Thursday, July 16, 2009

How to prevent reduce Driver Fatigue

Two weeks back Eddie Wren from Advanced Drivers of America shared an article on how Mercedes has introduced the system to tackle drowsiness while driving. Mercedes is introducing new Attention Assist system, designed to detect drowsiness on the driver. But technology can only help in creating the tools which we require to make things go our way. To avoid the evils of he drowsiness while driving we should also make the conscious effort ourself. When I asked Eddie to help me in putting up an article on how we can prevent or reduce the driver fatigue (and drowsiness), he shared some really good facts and techniques for the same. These items are collated from empirical research on global best practice. Thus these carry Copyright of Eddie Wren / Advanced Drivers of America. I have added my analytical effort and created these guidelines.


1. The best and first way to prevent driver fatigue is to get enough sleep. This means sleeping for at least good 8 hours before you set out for the trip.

2. Avoid heavy meals before long drives, especially if you are one of those who feel snoozy post dinner

3. Avoid alcohol, which contributes to sleepiness, large meals and any medications that might make you drowsy.

4. Adjust your seat to an upright position so that the base of your wrists makes contact with the top of the steering wheel. Keep the temperature even; driving in a car that’s too warm or too cold can make you sleepy.

5. Stop every two hours or 100 miles (160 Kilometers) of travel -- whichever comes first, for at least a 20-minute break. This is important not only to maintain alertness but also to prevent deep-vein thrombosis. It is bad for your circulation -- particularly your legs -- to sit for too long at the wheel of a vehicle, without exercise.

6. Once you have stopped, if your health factors permit, drink a caffeinated drink (e.g. coffee, tea e.t.c.) then have a brisk walk.

7. If you actually start to feel drowsy while driving, find the first safe place to get off the road and stop, as promptly as possible. This must be a safe distance away from any moving traffic.

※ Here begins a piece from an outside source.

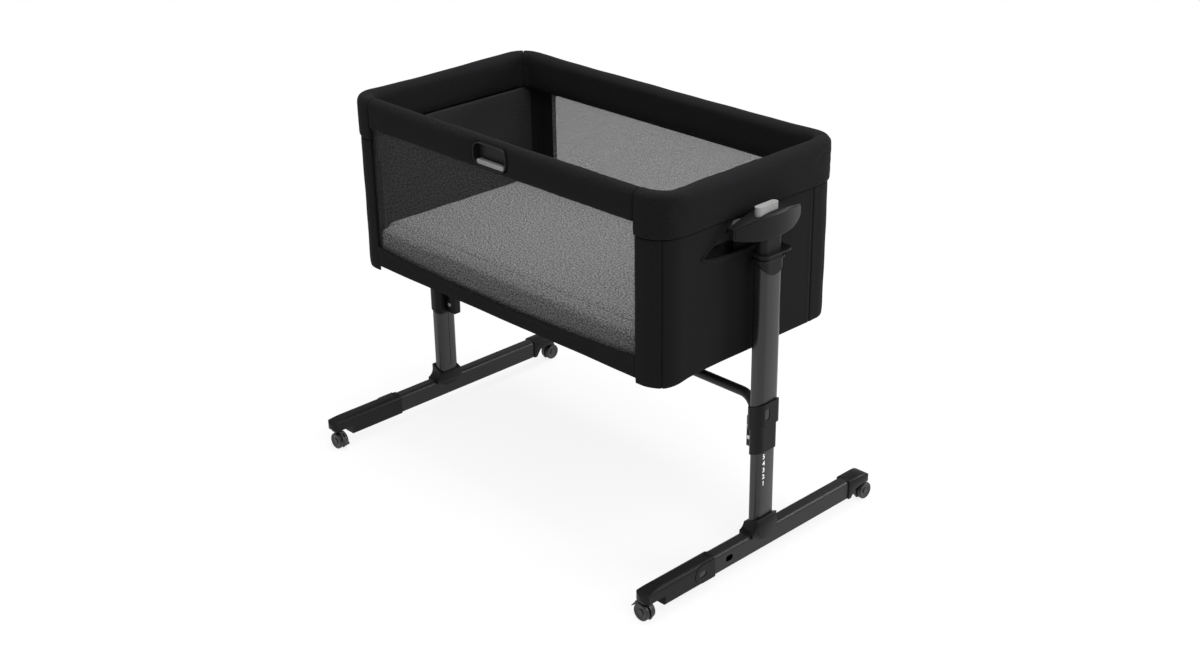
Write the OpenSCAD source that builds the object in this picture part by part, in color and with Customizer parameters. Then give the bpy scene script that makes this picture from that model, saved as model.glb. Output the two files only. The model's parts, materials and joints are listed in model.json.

8. If you stop as suggested above, you should -- if possible -- have TWO caffeinated drinks (not just one) then take a nap of up to BUT NOT EXCEEDING twenty minutes.
(Use your cell phone's alarm to make sure you awaken before the 20 minutes is up). This apparently random reference to 20 minutes is actually very important and it relates to the fact that a human brain identifies a long nap as being the start of a longer, deeper sleep, and it therefore triggers the release of endorphins into the blood stream specifically to make you go into and stay in a deeper sleep. Clearly that is not a signal you want your body to issue if you plan to continue driving. Those endorphins, once released, will stay in your blood stream for around 8 hours and will make you a major danger to yourself and to everyone who crosses your path during that time.

9. If you follow the directions in paragraph above, you should be okay for another session behind the wheel (but be particularly careful to monitor your own alertness). If you start to feel drowsy again during this next portion of your journey, enough is enough; it is time to stop and find a motel. Continuing to drive might result in you killing yourself or -- even worse -- perhaps obliterating somebody else's children (or maybe even an entire family).

10. Shift-workers -- in particular night-shift workers -- have a much higher risk of crashing due to drowsy driving. Young men, in their teens and their 20's are at a higher risk than other people, too.

11. Be very cautious about driving overnight. At night the brain simply follows the body clock irrespective of your actions and releases endorphins, so if you drive during your normal sleep period, you are putting yourself and all around you at significant risk.

Hope this will help you enjoying a safe driving trip.